I’ve always been the one who __________ed, but now sometimes I can’t do my share.
In fact, the level at which I was able to do ___________ and the importance of ________ to my self concept is directly related to how much I resent needing help with it.
This shift from feeling interdependent to dependent is an uncomfortable one for me.
Where does this creeping feeling of dependence originate? Certainly not from a lack of independence. I’m free to make my own choices and do. I’m able to direct the course of my life as much as the average adult.
It doesn’t come from an inability to acknowledge that there are things I’m just plain bad at or need support to accomplish. That’s something I’ve made my peace with. (Though apparently those things are a very specific predefined set of things and anything that falls outside that definition is subject to a hostile and lengthy examination by my subconscious.)
Not from any illusion that I’d thrive living on my own, something I’ve managed to go a whole 46 years without ever doing for an extended period for time.
Increasingly I think it’s rooted in loss. Dependence is like a catch-all bucket, a place to toss the things I’d rather not examine more closely. The resentment I feel at “giving in” to whatever is happening to my language abilities. The anger at the parts of me I perceive as diminished, at my limits and how vigilant I have to be. The frustration that lurks in places that used to be a source of comfort. The fear that creeps in during quiet moments.

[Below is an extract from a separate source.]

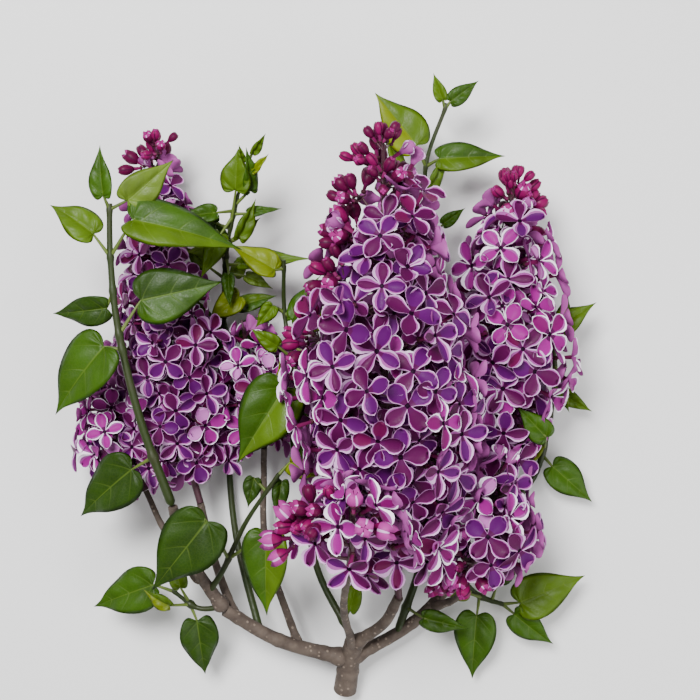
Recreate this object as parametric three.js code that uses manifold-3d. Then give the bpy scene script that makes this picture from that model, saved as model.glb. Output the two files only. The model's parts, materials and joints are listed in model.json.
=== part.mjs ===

Dependence has become a proxy, an easy target. It’s so simple to say, “here are all of the little day-to-day events that make me feel dependent and if I can just do those things myself instead, all will be well.”
And that’s a convenient lie, because clearly I have bigger issues to work out than simply the strategic rationing of resources.
Which brings me back to where I started, unable to define a clear relationship between dependent and independent and no longer even trying. Having strayed far from my original idea, at least now I see the problem more clearly.
What I’ve been struggling with is not so much dependence, but acceptance.